Further proof of how migration helps economic development

By Brian Micklethwait | 15 September 2005

2005-09-15-flightcapital.jpgI haven't read Flight Capital: The Alarming Exodus of America's Best and Brightest, but I have just read this product description of it:

The best and brightest in America are returning to their homelands in record numbers-and with them is going U.S. technological and economic preeminence. In Flight Capital, we explore this exodus through the personal stories of dozens of successful, foreign-born professionals who are leaving America for opportunities in their native lands. Drawing on their experiences, Heenan analyzes the economic, cultural, and political factors that are driving this flight, as well as the initiatives that countries are using to attract top talent.
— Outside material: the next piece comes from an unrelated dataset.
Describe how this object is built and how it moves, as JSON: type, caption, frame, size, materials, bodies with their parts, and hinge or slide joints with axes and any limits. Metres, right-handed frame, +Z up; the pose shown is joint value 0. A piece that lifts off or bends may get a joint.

Thanks to Instapundit for the link, and also for giving us this emailed response from Jonathan Gewirtz, who says:

The phenomenon of non-US students returning to their countries of origin is alarming only if it is mainly a function of problems in the USA. If it mainly reflects, instead, improving opportunities in other countries, it is great news.
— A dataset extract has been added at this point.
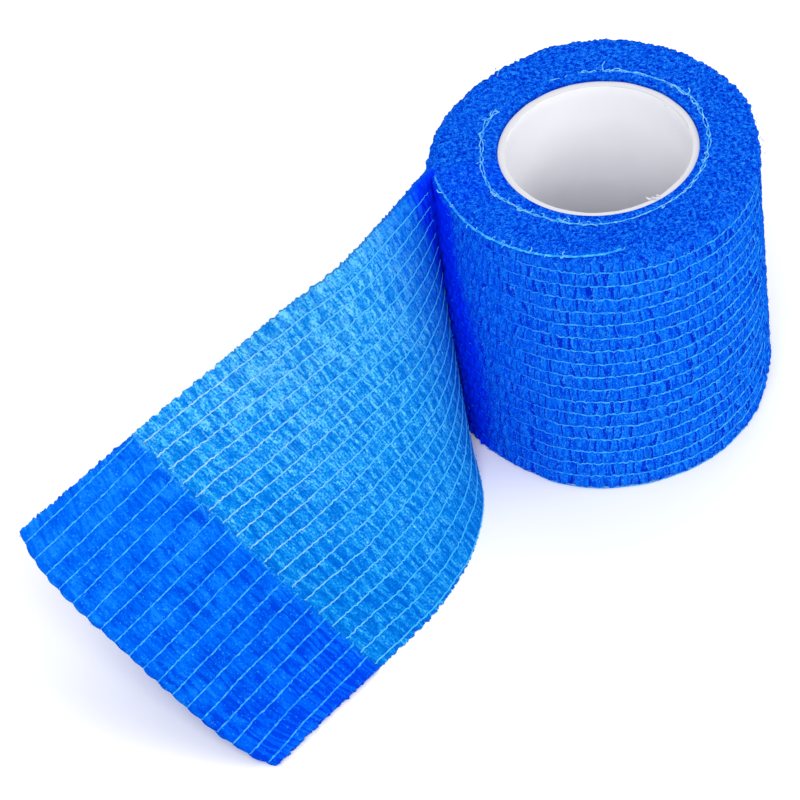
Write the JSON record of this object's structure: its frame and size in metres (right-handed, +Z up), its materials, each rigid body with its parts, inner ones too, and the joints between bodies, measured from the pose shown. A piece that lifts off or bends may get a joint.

Indeed, as Instapundit would say. Some people can find bad news in anything.

Most of us here would say, with Gewirtz, that this is great. It is surely a result of such things as the globalization of higher education, especially of higher education in the USA, of ever easier international travel and communication, and of the fact that lots of other countries besides the USA are now, exactly as the USA always says it wants, developing, modernizing and globalizing rapidly. People come to the USA, learn good and useful stuff, take it back home. Where's the problem?

In a world that is making rapid economic and social progress, the relative preeminence of the USA is bound to recede. The only problem here is thinking of national success as something that can only continue if other nations continue to fail.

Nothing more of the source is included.